Durkheim used the case of suicide to elaborate his thoughts on social integration and moral regulation. We picked “The Walking Dead” because Rick Grimes and Edwin Jenner help us think through who survives in the face of low social integration and low regulation and why.
This zombie apocalypse thought experiment suggests several refinements for Durkheim’s theory and some propositions for future research to test. First, our analysis suggests that integration and regulation are best operationalized at the group level, not the individual level; thus we advocate for ditching sociology’s focus on egoistic versus anomic suicide and encouraging an examination of how integration and regulation at the group level shape suicide risk. Second, it makes more empirical sense to consider integration and regulation as co-producing protection or vulnerabilities to suicide; that is, one should not be emphasized over the other. Third, we argue that integration and regulation are linked to suicide risk through a person’s identity; incorporating how identity moderates the experience of integration and regulation and social groups is crucial. A re-imagined Durkheimian perspective helps us better understand how feelings about the self and whether life is worth living are in part dependent upon the characteristics of social groups.

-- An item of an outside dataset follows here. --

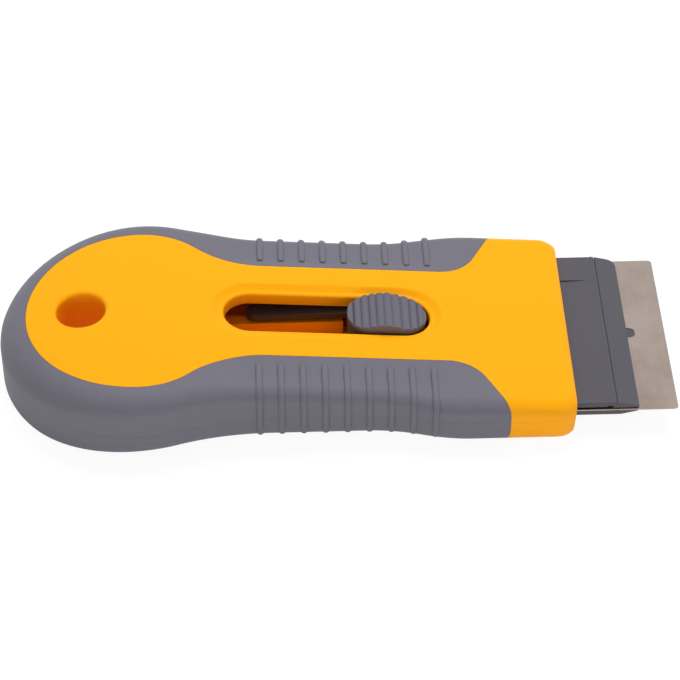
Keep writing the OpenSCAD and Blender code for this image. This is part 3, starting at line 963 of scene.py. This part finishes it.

Ultimately, Durkheim and the zombie apocalypse illustrate how sociology and specifically sociological theory matters to understanding suicide and mental health more generally. Theory, for many sociologists and sociology students, was a tedious class either about the “great White men” of sociology or the history of social thought. Our theory classes are often taught at a pace far too fast for most students to become comfortable with mobilizing theory in their own work. This inaccessibility produces an image of theory as a nebulous thing that takes up space in literature reviews, but is really only meant for a particular class of sociologists. The best sociology, though, is work that engages, challenges, and ultimately shifts theory through the negotiation of the relationship between an empirical case and one or more theoretical frameworks. Empirical work that fails to fully articulate its theoretical implications misses the opportunity to work through the illustration of potentially generalizable principles.
Here, we’ve shown how one might begin to do this. The key is choosing an empirical case to use in “thinking through” a theory (to quote John Levi Martin). Durkheim used the case of suicide to elaborate his thoughts on social integration and moral regulation. We picked zombies, not only because we enjoy thinking through the complexities of what a total social collapse would mean or even because we like watching “The Walking Dead,” but also because Rick Grimes and Edwin Jenner help us think through who survives in the face of low social integration and low regulation and why. While we drew on the strengths of Durkheim for guidance, we also used our case, along with insights from other theories and existing research, to improve Durkheim. Our formal theoretical propositions now need to be operationalized, refined, and/or rejected, all in the service of building our shared understanding of the role of society in suicide and mental health. Theory, when well done, should provide guidance and inspiration for future research.
The hardest part of this process is usually finding a case that lets you think through a gap in the literature. You must read widely—across sub-fields of sociology and even into other disciplines. Be somewhat agnostic about your favorite theoretical and methodological approaches. Look at the limitations of past studies and for elements of a theory that are confusing or not well fleshed out (indeed, this is what inspired our initial desire to reformulate Durkheim). The world is full of pressing social problems in need of the sociological imagination, but a surprising number of them receive little sociological attention. Suicide is one such example. Go boldly where few of your colleagues have gone—taking our repertoire and a zombie apocalypse preparation kit with you, of course.